With almost $2 million gained from car tags who can argue with this selection? We went from barely 1,000 tags in 2004 to more than 7,000 currently. The great part about the entire thing is that it is a revenue source that goes right back to the students. This money is used as a revenue stream for scholarships. Instead of throwing rocks to kill birds, my man T-Roy said “screw this” and opted for the shotgun. We’ve skyrocketed to the top three in sheer number of car tags behind ‘Bama and Auburn. So being the intelligent individual you are, you’ll stop investing in blue, orange, crimson and white tags and get down with the cardinal craze. But seriously, stop buying other schools car tags. It’s embarrassing for those of us who actually care about our school.



7 – Building Beyond Boundaries Capital Campaign

Along with the Troy Shield Society – which allows for members to gift greenbacks to the university to be spent by said members specifications – this was major news last semester. According to a press release issued this time last year, the campaign raised $167 million through gifts and donations. According to the man with the plan John Schmidt, to get almost 80 percent of your funding goal in a few short years doesn’t happen often. This was only the second capital campaign we’ve had. The last one got north of $20 million in 2000. We went from cashing athlete checks to cashing franchise checks in a decade. Even though Emil Jones dropped the game-winning shot in the inaugural Trojan Arena game I think we know who the real Sultan of Swoosh is. The most interesting thing that is being done with the money is heavy investment in the other Alabama campuses. The Coleman Group, one of Alabama’s top 500 companies, contributed hefty sums of coin for the Dothan campus. The Phenix City campus will also see major improvements. Of course, Troy campus will see some money (look at the Manley Johnson Center for Political Economy) to further establish itself as a force to be reckoned within the education world.

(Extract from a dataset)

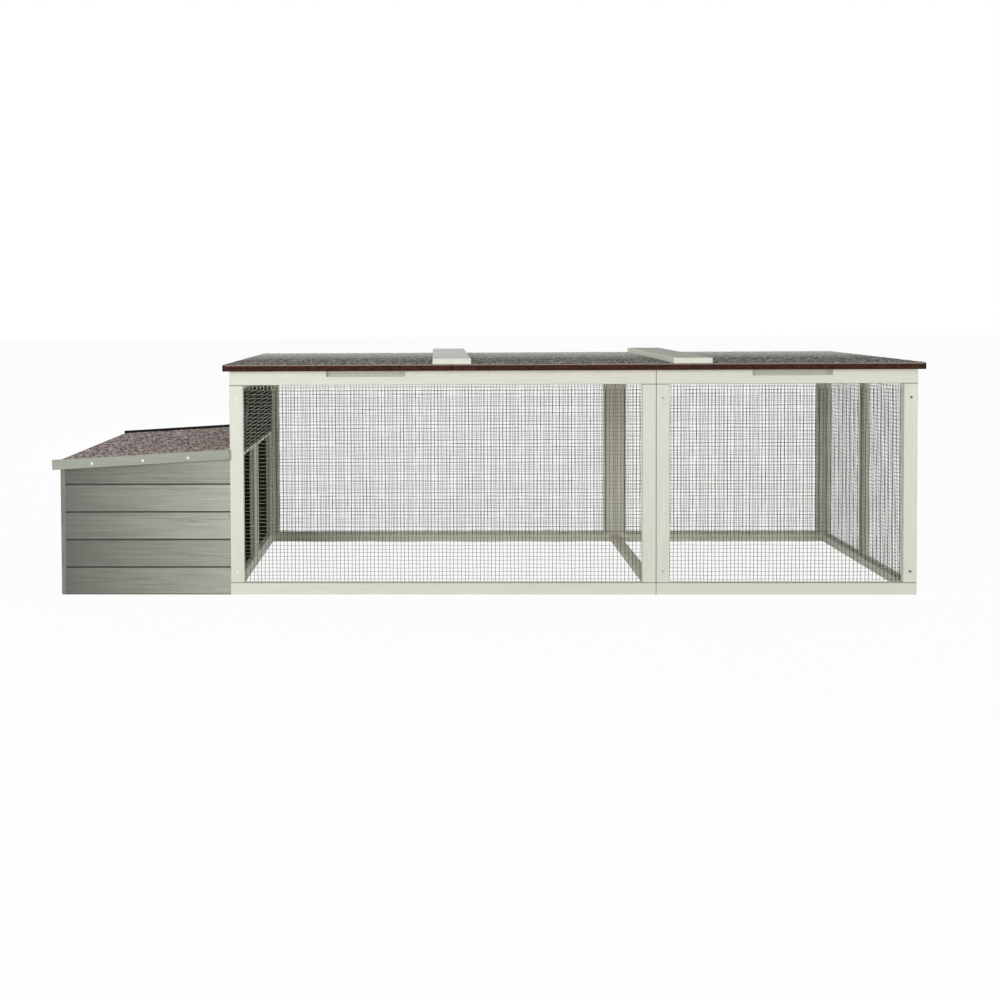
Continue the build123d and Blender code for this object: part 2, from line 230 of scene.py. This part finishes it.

8 – International focus of campus

I can’t tell you how great this is. From a dollars and cents perspective, international students contribute tens of millions of dollars to the Troy economy. With a town of 15,000 people that’s a lot. At any given time you can hear more than 60 languages being spoken. If Troy were a dessert it would be my grandmother’s sweet potato casserole: tasty, layered, and not really a dessert. If Alex Trebek ever asks you about Kyrgyzstan I’ve got a hint for you: the capitol is Bishkek.


9 – Improvement of the façade and overall look of campus

Like going division one in football, this one is a little hard to explain from a monetary standpoint. To me, this is an obvious choice. Does anyone reading this miss the raw sewage smell of old SAGA? If so I think you’re in the wrong place. Charles Henderson is on the other side of the road, amigo. Competing with other universities is often a matter of two things: the education you receive and the buildings in which you receive them. Troy is taking a step in the right direction by investing in the look of campus.


10 – Marketing as a military friendly university.

Troy has a huge military present. At one time the eArmyU program enrolled 8,500 students in the Troy system. That program has since been cut but the desire to serve members of our armed forces hasn’t. Most, if not all, of our locations throughout the world are there solely to serve military members. But you have to think, Chancellor Hawkins is a former Marine and brought a few of his buddies with him to whip Troy into the shape it is in now. Mrs. Hawkins led the Troy for Troops charge in 2006 as an effort to identify and thank current students, alumni, faculty or staff members – or members of their immediate families – who are on active military duty. The ongoing project has included the shipment of care packages and “Troy for Troops” t-shirts to members of the armed services serving in combat zones.

To me, Troy is synonymous with the military, and the military is synonymous with successful efficiency.



Honorable Mentions.

These didn’t quite make the list, but higher admission standards and great faculty recruitment are also some of the best things Troy has done for itself. These two things right here insure that the value of our degree will be enhanced with every graduating class.